ABSTRACT

Various scholars in recent years have worked toward situating Shakespeare’s works within the context of early modern political philosophy, thereby developing our understanding of his preoccupation with politics and political ideas. In this essay, I would like to continue and expand on this line of work by concentrating on King Lear (1605-6), a play that offers one of the dramatist’s most profound and complex interrogations of the political idea of sovereignty. This idea gains special currency in the framework of the titular character’s decision to divide his kingdom, an action that gives way to an intense moment of political crisis likened by scholars to what Thomas Hobbes defined as the ‘state of nature’; a condition of brutal conflict in which there is no common power to keep all in awe and thereby to restrain human nature.
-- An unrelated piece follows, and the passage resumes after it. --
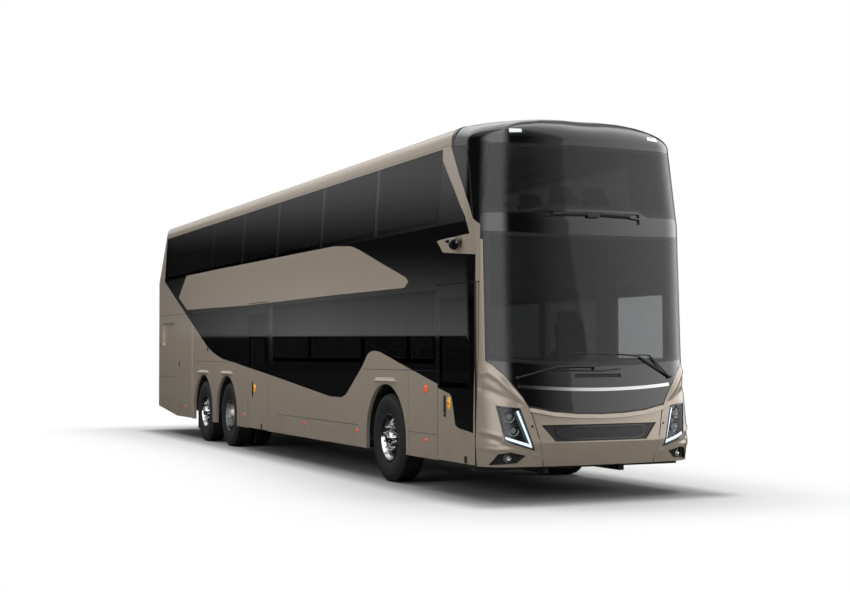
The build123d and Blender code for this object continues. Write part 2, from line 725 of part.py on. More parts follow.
x = axle_stations["drive"]
twin_centre_y = twin_outer_y - twin_pitch / 2
drive_spindle_radius, drive_spindle_y = 60, twin_centre_y + 55
drive_axle = rod((x, -drive_spindle_y, hub_z), (x, drive_spindle_y, hub_z), drive_spindle_radius)
drive_axle += rod((x, -560, hub_z), (x, 560, hub_z), 95)
drive_axle += Pos(x, 0, hub_z) * Sphere(190)
for y in (-spring_y, spring_y):
    drive_axle += box(x - 110, x + 110, y - 90, y + 90, hub_z, 640)
write("axles", *axles, drive_axle)

spring_radius = 105
spring_seats = {"front": (460, platform_z), "drive": (640, luggage_floor_z),
                "tag": (460, luggage_floor_z)}
springs = []
for name, (seat_z, floor_z) in spring_seats.items():
    top = floor_z - floor_thickness - rail_depth
    spring = Pos(axle_stations[name], spring_y, (seat_z + top) / 2) * Cylinder(spring_radius, top - seat_z)
    springs += across(spring)
write("air_springs", *springs)

# Steering knuckles: two ears on a kingpin, and the spindle that the wheel turns on
ear_height, yoke_y = 34, kingpin_y + eye_radius + 6
spindle_y = single_track_y + 125
for name in steered_axles:
    x = axle_stations[name]
    for side_name, side in sides.items():
        y = side * kingpin_y
        pin_half = eye_height / 2 + hinge_gap + ear_height
        knuckle = Pos(x, y, hub_z) * Cylinder(kingpin_radius, 2 * pin_half)
        for up in (-1, 1):
            ear_z = hub_z + up * (eye_height / 2 + hinge_gap + ear_height / 2)
            knuckle += Pos(x, y, ear_z) * Cylinder(eye_radius, ear_height)
            knuckle += box(x - eye_radius, x + eye_radius, *sorted((y, side * yoke_y)),
                           ear_z - ear_height / 2, ear_z + ear_height / 2)
        knuckle += box(x - eye_radius, x + eye_radius, *sorted((side * yoke_y, side * (yoke_y + 30))),
                       hub_z - pin_half, hub_z + pin_half)
        knuckle += rod((x, side * (yoke_y + 20), hub_z), (x, side * spindle_y, hub_z), spindle_radius)
        write(f"knuckle_{name}_{side_name}", knuckle)

# Wheels: half sections as radius and distance outwards from the tyre's middle
tyre_bore, tyre_half = rim_radius + tyre_gap, tyre_width / 2
tyre_section = [(tyre_bore, -120), (400, -tyre_half), (500, -130), (tyre_radius, -105),
                (tyre_radius, 105), (500, 130), (400, tyre_half), (tyre_bore, 120)]
rim_front = [(35.3, 70), (35.3, 130), (0, 130), (0, 150), (78, 150), (92, 108), (165, 104),
             (238, 78), (258, 122), (rim_radius, 126), (rim_radius, 104), (268, 98), (268, -98),
             (rim_radius, -104), (rim_radius, -126), (252, -122), (252, 40), (150, 74)]
rim_twin = [(110, -149), (170, -149), (238, -80), (252, 122), (rim_radius, 126), (rim_radius, 104),
            (268, 98), (268, -98), (rim_radius, -104), (rim_radius, -126), (262, -124), (250, -90),
            (175, -164.9), (110, -164.9)]
hub_twin = [(60.3, -60), (60.3, 70), (0, 70), (0, 185), (70, 185), (90, 130), (115, 110),
            (115, -60)]
hand_holes, hand_hole_radius, hand_hole_circle = 10, 26, 205


def turned(section, station, side, middle_y):
    """A section turned about a wheel's axis, with its outside away from the coach's middle."""
    face = make_face(Polyline(*[(r, side * (middle_y + w)) for r, w in section], close=True))
    ring = revolve(face, Axis.Y)
    return Pos(station, 0, hub_z) * ring


for name, x in axle_stations.items():
    for side_name, side in sides.items():
        if name in steered_axles:
            tyres = [turned(tyre_section, x, side, single_track_y)]
            rim = turned(rim_front, x, side, single_track_y)
            for hole in range(hand_holes):
                angle = math.radians(360 * hole / hand_holes)
                px = x + hand_hole_circle * math.cos(angle)
                pz = hub_z + hand_hole_circle * math.sin(angle)
                rim -= rod((px, side * (single_track_y + 20), pz),
                           (px, side * (single_track_y + 115), pz), hand_hole_radius)
        else:
            twins = (twin_outer_y, twin_outer_y - twin_pitch)
            tyres = [turned(tyre_section, x, side, y) for y in twins]
            mirrored = [(r, -w) for r, w in rim_twin]
            rim = turned(rim_twin, x, side, twins[0]) + turned(mirrored, x, side, twins[1])
            rim += turned(hub_twin, x, side, twin_centre_y)
        write(f"tyre_{name}_{side_name}", *tyres)
        write(f"rim_{name}_{side_name}", rim)

# Passenger doors: a cranked arm on an upright post carries each leaf on brackets
post_radius, post_inset, pivot_y, leaf_pin_y = 18, 55, -1160, -1135
arm_levels, arm_depth, arm_width = (650, 2175), 30, 44
boss_radius, pin_radius, pin_gap = 25, 10, 0.3
bracket_plate, bracket_half, bracket_y = 12, 28, -1166
door_glass_margin, door_glass_z = 55, (1150, 2110)
door_handles, door_handle_size = {"front_door": (1704, 973), "mid_door": (-5440, 985)}, (40, 180)
for name, (x0, x1, z0, z1) in doors.items():
    pivot_x = x1 - post_inset
    pin_x = pivot_x - door_arm_share * (x1 - x0)
    knee = (pivot_x - 56, pivot_y + 118)
    arm = Pos(pivot_x, pivot_y, 0) * extrude(Circle(post_radius), upper_floor_z)
    arm &= box(x0, x1, -half, 0, step_floor_z + hinge_gap if name == "front_door"
               else saloon_floor_z + hinge_gap, upper_floor_z - floor_thickness - hinge_gap)
    leaf = lids[name]
    for level in arm_levels:
        for start, end in (((pivot_x, pivot_y), knee), (knee, (pin_x, leaf_pin_y))):
            run = Vector(end[0] - start[0], end[1] - start[1], 0)
            plane = Plane(origin=(*start, level - arm_depth / 2), x_dir=run, z_dir=(0, 0, 1))
            bar = extrude(plane * Pos(run.length / 2, 0) * Rectangle(run.length, arm_width), arm_depth)
            arm += bar + Pos(*start, level) * Cylinder(boss_radius, arm_depth)
        arm += Pos(pin_x, leaf_pin_y, level) * Cylinder(boss_radius, arm_depth)
        arm -= Pos(pin_x, leaf_pin_y, level) * Cylinder(pin_radius + pin_gap, 2 * arm_depth)
        plate_low = arm_depth / 2 + pin_gap
        for up in (-1, 1):
            low, high = sorted((level + up * plate_low, level + up * (plate_low + bracket_plate)))
            leaf += Pos(pin_x, leaf_pin_y, (low + high) / 2) * Cylinder(bracket_half, bracket_plate)
            leaf += box(pin_x - bracket_half, pin_x + bracket_half, -half + wall, leaf_pin_y, low, high)
        leaf += Pos(pin_x, leaf_pin_y, level) * Cylinder(pin_radius, 2 * (plate_low + bracket_plate))
        leaf += box(pin_x - bracket_half, pin_x + bracket_half, -half + wall - 2, bracket_y,
                    level - plate_low - bracket_plate, level + plate_low + bracket_plate)
    glass_block = box(x0 + door_glass_margin, x1 - door_glass_margin, -half - 5, -1000, *door_glass_z)
    hole_block = box(x0 + pillar, x1 - pillar, -half - 5, -1000,
                     door_glass_z[0] + door_glass_margin, door_glass_z[1] - door_glass_margin)
    glass = skin & glass_block
    leaf = leaf - glass + lid_handle(*door_handles[name], -1, door_handle_size, handle_proud)
    leaf -= hole_block
    write(f"{name}_arm", arm)
    write(f"{name}_leaf", leaf)
    write(f"{name}_glass", glass)

# Driver's place and seats
dash_points = [(2000, platform_z), (2000, 1200), (2130, 1330), (2420, 1360), (2600, 1300),
               (2620, platform_z)]
dashboard = prism_xz(dash_points, podium_y, half) & plan_form(lamp_depth + 10)
write("dashboard", dashboard)
wheel_centre, wheel_tilt = (1830, 640, 1330), 30
wheel_radius, wheel_tube = 230, 15
tilt = Plane(origin=wheel_centre, z_dir=(-math.sin(math.radians(wheel_tilt)), 0,
                                         math.cos(math.radians(wheel_tilt))))
corners = 24
rim_points = [(wheel_radius * math.cos(turn), wheel_radius * math.sin(turn), 0)
              for turn in (math.tau * i / corners for i in range(corners + 1))]
steering_wheel = joined([tilt * rod(a, b, wheel_tube) for a, b in zip(rim_points, rim_points[1:])])
for turn in (0, 120, 240):
    steering_wheel += tilt * (Rot(0, 0, turn) * Pos(wheel_radius / 2, 0, 0) * Box(wheel_radius, 40, 14))
steering_wheel += tilt * Cylinder(60, 40)
column_end = (wheel_centre[0] + 300, wheel_centre[1], wheel_centre[2] - 300)
steering_wheel += rod(wheel_centre, column_end, 32)
steering_wheel -= dashboard
write("steering_wheel", *steering_wheel.solids()[:1])

seat_outline = [(110, 0), (110, 330), (-120, 380), (-190, 1130), (-110, 1150), (-20, 480), (460, 500),
                (470, 400), (260, 370), (250, 0)]
seat_pitch, seat_span = 800, (330, 1190)


def seat_row(x, floor_z, y0, y1):
    return prism_xz([(x + dx, floor_z + dz) for dx, dz in seat_outline], y0, y1)


lower_seats = [seat_row(1230, platform_z, 420, 860)]
lower_seats += [seat_row(-1750 - row * seat_pitch, saloon_floor_z, -1190, -330) for row in range(4)]
lower_seats += [seat_row(-1750 - row * seat_pitch, saloon_floor_z, 330, 1190) for row in range(3)]
upper_rows = 15
upper_seats = []
for row in range(upper_rows):
    x = 1350 - row * seat_pitch
    upper_seats.append(seat_row(x, upper_floor_z, -1150, -290))
    if not stair_x[0] - 800 < x < stair_x[1] + 100:
        upper_seats.append(seat_row(x, upper_floor_z, 290, 1150))
write("seats", *lower_seats, *upper_seats)
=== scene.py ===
import math

import bpy
from mathutils import Matrix, Vector


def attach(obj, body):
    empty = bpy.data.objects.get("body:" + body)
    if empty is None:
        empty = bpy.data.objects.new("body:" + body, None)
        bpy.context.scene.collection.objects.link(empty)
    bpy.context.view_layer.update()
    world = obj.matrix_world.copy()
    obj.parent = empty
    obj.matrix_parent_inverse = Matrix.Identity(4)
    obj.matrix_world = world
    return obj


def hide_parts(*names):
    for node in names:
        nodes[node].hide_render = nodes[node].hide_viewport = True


# A double-decker coach dressed for a studio photograph, in metres.
# +X is forward, +Y is the driver's left and +Z is up. Stations are measured from the front axle.

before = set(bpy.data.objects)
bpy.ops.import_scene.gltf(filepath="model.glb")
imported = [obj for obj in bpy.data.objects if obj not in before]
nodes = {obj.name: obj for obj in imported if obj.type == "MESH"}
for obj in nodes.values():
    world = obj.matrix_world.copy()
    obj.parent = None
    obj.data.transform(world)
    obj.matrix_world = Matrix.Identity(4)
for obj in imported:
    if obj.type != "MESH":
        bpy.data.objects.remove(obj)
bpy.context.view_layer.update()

AXLE_X = 4.6
HALF = 1.275
WAIST_Z = 2.9
SIDE_LEAN = 0.057 / 0.8
SIDES = {"right": -1, "left": 1}


def station(x):
    """Place along the coach of a station measured from the front axle."""
    return x + AXLE_X


# Camera, at the photograph's viewing angle

CAMERA_PLACE = (19.906, -7.475, 1.532)
CAMERA_YAW = 2.728
CAMERA_PITCH = 0.0402
CAMERA_ROLL = -0.0034
CAMERA_LENS = 58.87


def add_camera():
    """The camera from its place and its three turns: heading, rise and roll."""
    ahead = Vector((math.cos(CAMERA_YAW) * math.cos(CAMERA_PITCH),
                    math.sin(CAMERA_YAW) * math.cos(CAMERA_PITCH), math.sin(CAMERA_PITCH)))
    right = ahead.cross(Vector((0, 0, 1))).normalized()
    up = right.cross(ahead)
    cos, sin = math.cos(CAMERA_ROLL), math.sin(CAMERA_ROLL)
    rolled_right = right * cos + up * sin
    rolled_up = up * cos - right * sin
    data = bpy.data.cameras.new("camera")
    data.lens = CAMERA_LENS
    data.sensor_width = 36
    data.clip_end = 400
    camera = bpy.data.objects.new("camera", data)
    turn = Matrix((rolled_right, rolled_up, -ahead)).transposed()
    camera.matrix_world = Matrix.Translation(CAMERA_PLACE) @ turn.to_4x4()
    bpy.context.scene.collection.objects.link(camera)
    bpy.context.scene.camera = camera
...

Shakespeare’s play may indeed be said to foreshadow a number of the questions that were later to be scrutinized by Hobbes in his works, especially in his Leviathan (1651). At the same time, as I suggest, Shakespeare appears to have been conversant in King Lear with a much broader set of ideas, especially those found in the political philosophies of Jean Bodin and Robert Filmer. Bringing Shakespeare’s play into dialogue with the work of these philosophers, I wish to trace his engagement with a shared set of questions about such central politico-philosophical issues as the origins and limits of political power and authority.